Investment teams are required to check this information for validity and ensure they are across any ESG issues associated with companies held within their portfolios. The reports are also submitted to our Global Investment Committee (GIC), which includes the Chief Executive Officer and Chief Investment Officer (CIO). Serious issues raised in the reports form part of the GIC’s and CIO’s oversight responsibilities. 

Responding after a human rights incident has taken place in an investee company

In order to fully understand issues and their associated financial and reputational impacts, analysts should immediately investigate the background of the issue using all ESG data resources available. These include Reprisk, the Business and Human Rights Resource Centre, Sustainalytics, online searches and NGO reports. The RI team is also made aware of the issue and can assist with engagement plans.

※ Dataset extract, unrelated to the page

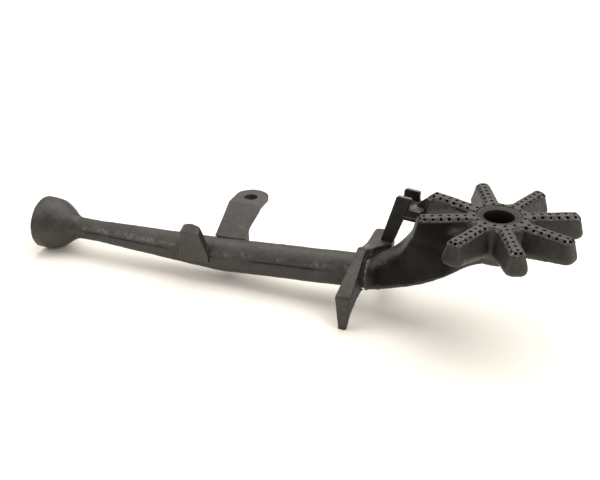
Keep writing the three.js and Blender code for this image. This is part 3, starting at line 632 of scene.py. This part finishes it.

In all cases, the company should be contacted and a meeting requested to discuss the situation and remediation plans. If required following this initial dialogue, we will continue to engage with the company until an adequate response is received. If adequate responses are not received, we will consider wider engagement with other investors. In cases where insufficient progress is made over time, voting against directors will be considered, as will part or full divestment of the shareholding.

"Our position at all times is that investee companies should respect human rights and have appropriate dispute resolution mechanisms in place within their businesses. As a guiding principle, investments in companies that have a record of persistent and unremediated breaches of human rights pose uncontrollable risks to our clients’ capital and should be avoided."

"If human rights are a risk/concern for an investee company, analysts or portfolio managers must engage with the company as soon as possible in order to clarify our understanding of the situation and risks."